PGA Tour Champions
David Toms gets emotional after first win in three years
David Toms hits a tee shot on the second hole during the final round of the Ascension Charity Classic.
A golf course with a pedigree that almost demands a quality winner received one in the PGA Tour Champions’ inaugural Ascension Charity Classic on Sunday, when a man with a PGA Championship and a U.S. Senior Open on his résumé prevailed.
David Toms, whose 13 PGA Tour victories include a PGA in 2001, defeated Dicky Pride on the first playoff hole at Norwood Hills Country Club in St. Louis, site of Ben Hogan’s 1948 PGA Championship victory, the second of his nine career majors.
It also was the site of the Greater St. Louis Golf Classic in 1972 and ’73, won by World Golf Hall of Famers Lee Trevino and Gene Littler. And to boot, another Hall of Famer, Kathy Whitworth, won three straight LPGA events there.

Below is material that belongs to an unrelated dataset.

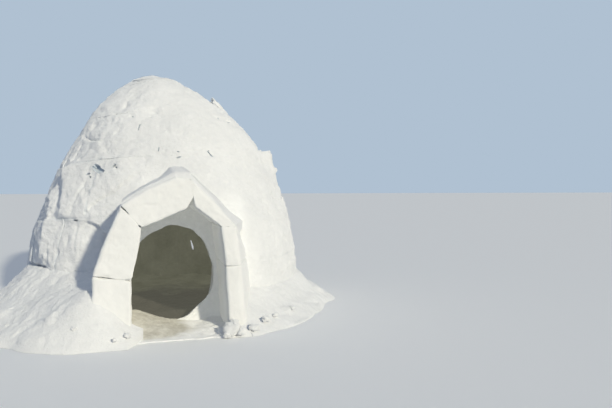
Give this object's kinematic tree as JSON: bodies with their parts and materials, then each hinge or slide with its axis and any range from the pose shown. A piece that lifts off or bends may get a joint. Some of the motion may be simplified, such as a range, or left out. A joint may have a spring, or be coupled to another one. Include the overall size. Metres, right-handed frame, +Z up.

Toms shot a five-under-par 66 on Sunday to cap 10-under 203 total, a number that was matched when Pride made a 20-foot birdie putt on the 18th hole to send it to a playoff. Returning to the 18th, Toms won with a tap-in par, while Pride missed the green and left his 20-foot par putt an inch short.
“I still work hard. It’s tough,” an emotional Toms said in the wake of his first victory since winning the Senior Open in 2018. “Guys prepare every week. They play great. It means a lot, obviously. It means a lot. I felt good all week here. It felt like a PGA Tour event with the crowds and everything, the buildout.
“I was worried early in the week. The golf course was really soft and with the zoysia fairways it was playing crazy long. It just got faster and faster, and I started driving the ball really well. My speed was better today with the putter, too. I didn’t make everything, but I felt good over it, which is key for me.”
Toms emerged from a leader-board logjam with birdies at 12 and 13 to get to 10 under and a one-stroke lead that held up until Pride pulled even on the last hole of regulation. A PGA Tour Champions rookie at 52, Pride already has a victory on his record, at the Mitsubishi Electric Classic in May.
“It was a good week, but it was a bad playoff,” Pride said.
The good-week sentiment was widely shared. A course awash in history was rewarded with a strong winner as well as a remarkable performance from St. Louis native Jay Haas, who at 67 shot his age by holing a 15-foot birdie putt at 18.
“That's a pretty cool way to finish off the week,” said Haas, who finished one shot out of the playoff in a tie for third with Woody Austin. “I'm pleased. It's such an easy place to play. Airport's right here, hotels, baseball games, fans are great. There's so many positives here in St. Louis.. I told somebody I wish it was 15 years earlier when I was a little more in my prime, but I'll be back next year. So hopefully this is a long-running event.”